- _EXERCISE GOAL_
Quote verbatim the span of lines that begins the listing below and closes with the line containing "even.weight = 90".

— Start of INFORMATION SHOWN —

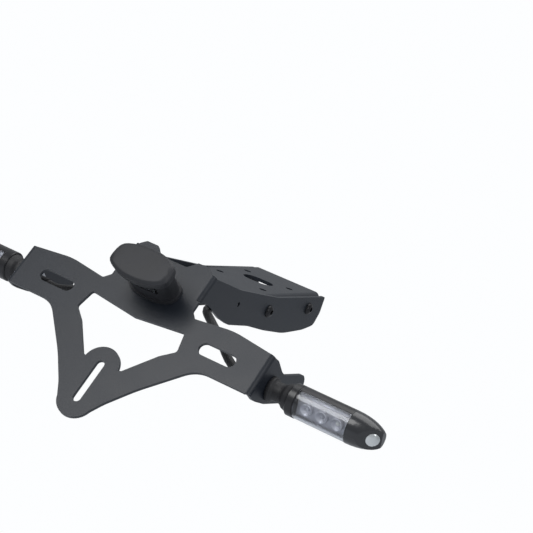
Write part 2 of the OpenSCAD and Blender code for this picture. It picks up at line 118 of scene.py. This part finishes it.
# A node's own solid as a piece: its flats are joined, its edges rounded and its curves smoothed.
def dressed(node, rim, name):
    mesh = bpy.data.meshes.new(name)
    bm = bmesh.new()
    bm.from_mesh(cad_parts[node].data)
    bmesh.ops.remove_doubles(bm, verts=bm.verts, dist=2e-6)
    bmesh.ops.dissolve_limit(bm, angle_limit=math.radians(0.6), verts=bm.verts, edges=bm.edges)
    if rim:
        corners = [e for e in bm.edges if e.is_manifold and e.calc_face_angle(0) > math.radians(40)]
        bmesh.ops.bevel(
            bm, geom=corners, offset=rim, segments=2, profile=0.5, affect="EDGES",
            material=-1, clamp_overlap=True,
        )
    bmesh.ops.triangulate(bm, faces=[f for f in bm.faces if len(f.verts) > 4])
    bmesh.ops.recalc_face_normals(bm, faces=bm.faces)
    bm.to_mesh(mesh)
    bm.free()
    for layer in [a.name for a in mesh.attributes if a.name == "custom_normal"]:
        mesh.attributes.remove(mesh.attributes[layer])
    mesh.materials.clear()
    mesh.shade_smooth()
    mesh.set_sharp_from_angle(angle=math.radians(48))
    piece = bpy.data.objects.new(name, mesh)
    bpy.context.scene.collection.objects.link(piece)
    even = piece.modifiers.new("even_shading", "WEIGHTED_NORMAL")
    even.keep_sharp = True
    even.weight = 90
    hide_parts(node)
    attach(piece, "root")
    return piece


# A surface with a fine grain: two colours clouded together, a wandering roughness and a bump.
def grained(name, dark, light, rough, metal, grain_size, bump, spread=0.06, coat=0.0):
    material = bpy.data.materials.new(name)
    material.use_nodes = True
    nodes = material.node_tree.nodes
    links = material.node_tree.links
    shader = nodes["Principled BSDF"]
    shader.inputs["Metallic"].default_value = metal
    shader.inputs["Coat Weight"].default_value = coat
    shader.inputs["Coat Roughness"].default_value = 0.12
    place = nodes.new("ShaderNodeTexCoord")
    cloud = nodes.new("ShaderNodeTexNoise")
    cloud.inputs["Scale"].default_value = 38.0
    cloud.inputs["Detail"].default_value = 5.0
    links.new(place.outputs["Object"], cloud.inputs["Vector"])
    colour = nodes.new("ShaderNodeValToRGB")
    colour.color_ramp.elements[0].position = 0.3
    colour.color_ramp.elements[0].color = (*dark, 1)
    colour.color_ramp.elements[1].position = 0.72
    colour.color_ramp.elements[1].color = (*light, 1)
    links.new(cloud.outputs["Fac"], colour.inputs["Fac"])
    links.new(colour.outputs["Color"], shader.inputs["Base Color"])
    polish = nodes.new("ShaderNodeMapRange")
    polish.inputs["To Min"].default_value = max(0.0, rough - spread)
    polish.inputs["To Max"].default_value = rough + spread
    links.new(cloud.outputs["Fac"], polish.inputs["Value"])
    links.new(polish.outputs["Result"], shader.inputs["Roughness"])
    grain = nodes.new("ShaderNodeTexNoise")
    grain.inputs["Scale"].default_value = 1.0 / grain_size
    grain.inputs["Detail"].default_value = 3.0
    links.new(place.outputs["Object"], grain.inputs["Vector"])
    relief = nodes.new("ShaderNodeBump")
    relief.inputs["Strength"].default_value = bump
    relief.inputs["Distance"].default_value = 0.0002
    links.new(grain.outputs["Fac"], relief.inputs["Height"])
    links.new(relief.outputs["Normal"], shader.inputs["Normal"])
    return material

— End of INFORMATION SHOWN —

- _RESULT OF THIS EXERCISE_
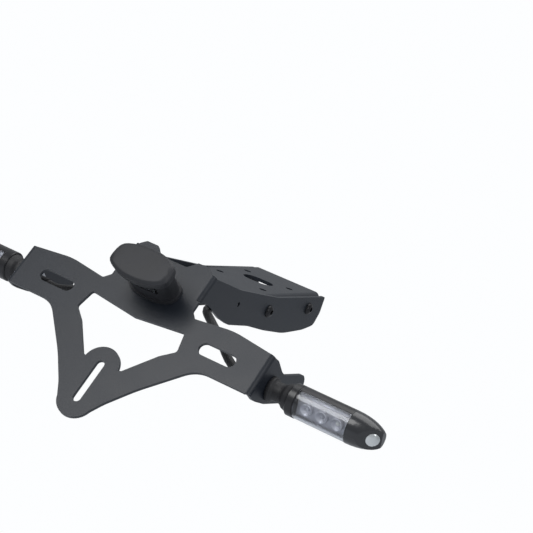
Write part 2 of the OpenSCAD and Blender code for this picture. It picks up at line 118 of scene.py. This part finishes it.
# A node's own solid as a piece: its flats are joined, its edges rounded and its curves smoothed.
def dressed(node, rim, name):
    mesh = bpy.data.meshes.new(name)
    bm = bmesh.new()
    bm.from_mesh(cad_parts[node].data)
    bmesh.ops.remove_doubles(bm, verts=bm.verts, dist=2e-6)
    bmesh.ops.dissolve_limit(bm, angle_limit=math.radians(0.6), verts=bm.verts, edges=bm.edges)
    if rim:
        corners = [e for e in bm.edges if e.is_manifold and e.calc_face_angle(0) > math.radians(40)]
        bmesh.ops.bevel(
            bm, geom=corners, offset=rim, segments=2, profile=0.5, affect="EDGES",
            material=-1, clamp_overlap=True,
        )
    bmesh.ops.triangulate(bm, faces=[f for f in bm.faces if len(f.verts) > 4])
    bmesh.ops.recalc_face_normals(bm, faces=bm.faces)
    bm.to_mesh(mesh)
    bm.free()
    for layer in [a.name for a in mesh.attributes if a.name == "custom_normal"]:
        mesh.attributes.remove(mesh.attributes[layer])
    mesh.materials.clear()
    mesh.shade_smooth()
    mesh.set_sharp_from_angle(angle=math.radians(48))
    piece = bpy.data.objects.new(name, mesh)
    bpy.context.scene.collection.objects.link(piece)
    even = piece.modifiers.new("even_shading", "WEIGHTED_NORMAL")
    even.keep_sharp = True
    even.weight = 90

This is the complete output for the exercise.